Here in the "East," I have been experiencing for several years now that xenophobia has almost become common language or is long since socially acceptable. This never applies to everyone but it is noticeable and widespread. It is not even only about the "foreigner," it is equally directed against the "Wessi" in general, so much so that even our Latvian and Syrian friends have said that people treat me as a "Wessi" just as strangely as they are treated as a "typical" foreigner.
It also happens that one sometimes has to point out even in private or in one’s own house that this was exactly a stupid and discriminatory statement against me as a so-called "Wessi." My wife is extremely bothered by this because she knows both "sides." This makes people uncomfortable because it happens unconsciously, but it is no less unpleasant for the person affected. It is often used as thoughtlessly as misogynistic or homophobic remarks still are, and people do not understand that they could hurt someone or that it is simply indecent.

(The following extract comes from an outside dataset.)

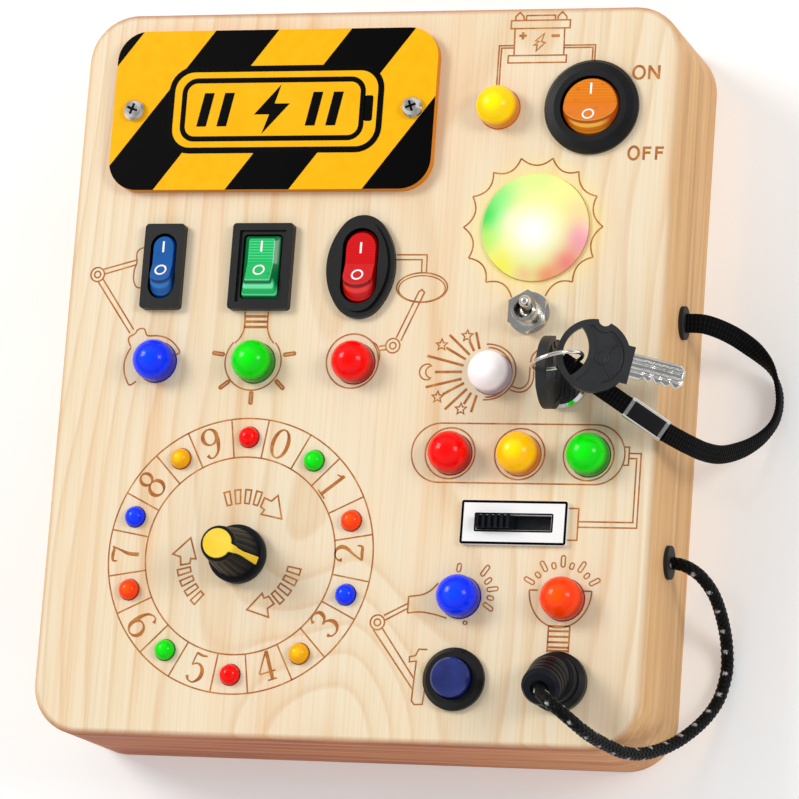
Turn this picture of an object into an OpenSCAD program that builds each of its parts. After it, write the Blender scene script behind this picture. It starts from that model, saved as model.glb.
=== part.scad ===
// Wooden busy board: a milled wooden case with switches, lamps, a number dial,
// a key switch on a strap and a jack plug on a cord.
// Millimetres. The board lies on its back: X to its right, Y to its top, Z out of its front.
// The origin is the centre of the back face.

/* [Board] */
// Width of the board
board_w = 150; // [147:1:160]
// Height of the board
board_h = 178; // [175:1:190]
// Thickness of the board
board_t = 36; // [34:0.5:42]
// Radius of the board's corners
corner_r = 12; // [10:0.5:14]
// Rounding of the front edges
edge_r = 1.6; // [1:0.2:2.4]
// Thickness of the wood over the hollow
front_t = 6; // [5.6:0.1:6.6]
// Thickness of the wood beside the hollow
side_t = 8; // [7:0.5:8.5]
// Thickness of the wood beside the back panel
rim_t = 6; // [4:0.5:6.5]
// Thickness of the back panel
panel_t = 4; // [3.4:0.1:4.6]

/* [Sign plate] */
// Width of the sign plate
sign_w = 82; // [78:1:84]
// Height of the sign plate
sign_h = 40; // [36:1:42]
// Thickness of the sign plate
sign_t = 2.5; // [1.5:0.1:3]
// Corner radius of the sign plate
sign_r = 7.5; // [4:0.5:10]
// Distance between the sign's screws
sign_screw_span = 71; // [66:1:72]

/* [Rocker switches] */
// Height of a rocker's bezel above the wood
bezel_t = 2; // [1.4:0.1:2.6]
// Depth of a rocker's housing behind the face
housing_d = 14; // [12:0.5:16]
// Angle that a rocker turns through
rocker_turn = 24; // [18:1:26]
// Gap between a rocker cap and its housing
rocker_gap = 0.35; // [0.3:0.05:0.45]

/* [Lamps] */
// Diameter of a large lamp
lamp_d = 10; // [9:0.1:10.4]
// Height of a large lamp
lamp_h = 13.5; // [12.5:0.1:14.5]
// Diameter of a dial lamp
small_lamp_d = 5; // [4.4:0.1:5.4]
// Height of a dial lamp
small_lamp_h = 8.6; // [8:0.1:9.4]
// Diameter of the sun lens
sun_d = 26; // [24:0.5:27]
// Height of the sun lens's dome
sun_rise = 3.5; // [2:0.1:5]

/* [Dial] */
// Radius of the circle of dial lamps
dial_lamp_r = 28.6; // [27:0.1:29]
// Diameter of the knob at its base
knob_d = 14; // [13.8:0.1:16]
// Diameter of the knob at its top
knob_top_d = 8.6; // [8:0.1:10]
// Height of the knob above the wood
knob_h = 16; // [14:0.1:18]
// Diameter of the knob's shaft
shaft_d = 6; // [5.4:0.1:6.2]
// Angle of the knob's pointer
pointer_angle = -18; // [-180:18:180]

/* [Toggle, push button and slide switch] */
// Diameter of the toggle's bushing
bushing_d = 6; // [5.8:0.1:6.4]
// Height of the toggle's bushing above the wood
bushing_h = 5.5; // [4.5:0.1:6]
// Tilt of the toggle's lever to either side
lever_tilt = 13; // [8:1:14]
// Length of the lever above its pivot
lever_l = 12; // [9:0.5:15]
// Diameter of the push button's cap
button_d = 9.4; // [8.6:0.1:9.8]
// Travel of the push button
button_travel = 2; // [1:0.1:2.2]
// Length of the slide switch's slot
slot_l = 18.2; // [16:0.1:19]
// Length of the slide switch's knob
slider_l = 8.6; // [6:0.1:9]

/* [Key switch and keys] */
// Diameter of the lock's barrel
lock_d = 11.6; // [11.4:0.1:12]
// Diameter of the lock's turning plug
rotor_d = 9; // [8.6:0.1:9.4]
// Diameter of a key's round head
key_head_d = 17; // [16.8:0.1:17.2]
// Length of a key's head
key_head_l = 17.5; // [17.3:0.1:17.8]
// Thickness of a key's head
key_head_t = 2.3; // [2:0.1:2.4]
// Length of a key's blade
blade_l = 12.5; // [11:0.5:13.5]
// Width of a key's blade
blade_w = 5.8; // [5.4:0.1:6.6]
// Thickness of a key's blade
blade_t = 1.6; // [1.4:0.1:1.8]

/* [Jack and plug] */
// Diameter of the jack's ring
jack_ring_d = 14; // [13:0.1:15]
// Height of the jack's ring
jack_ring_t = 3.2; // [2.4:0.1:3.6]
// Diameter of the plug's pin
pin_d = 6.3; // [5.8:0.1:6.6]
// Length of the plug's pin
pin_l = 13; // [11:0.5:13.5]
// Diameter of the plug's grip
plug_d = 11.4; // [10.4:0.1:12]

/* [Fits] */
// Gap round a piece that sits in a hole in the wood
hole_gap = 0.15; // [0.1:0.05:0.25]
// Gap round a shaft that turns or slides in its bore
shaft_gap = 0.05; // [0.03:0.01:0.08]
// Gap round a piece that moves freely
free_gap = 0.3; // [0.3:0.05:0.4]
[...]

As I am known to like writing longer posts, I also enjoy having more profound conversations with people here in Saxony, and therefore I know that often a nostalgic and false image of the "West" still lingers in many minds, which leads to noticeable rejection. Nowhere else in the world have I felt unwelcome; here in Saxony, however, I have felt that more than once—so practically in my own country, in my own "home";).
Recently, a very nice craftsman told me that people on the other side of the Elbe are just completely different, after all, they have a different culture there... only 300 meters across the Elbe, this is how it is perceived by a person who is by no means malicious.

In this respect, I had mentioned that perhaps this feeling of being shortchanged, disadvantaged, or betrayed can ALSO be an East-West issue here, as it is so omnipresent in the "East" and often (not always) understandably so. I still consider talking about this just as necessary today as I did back then!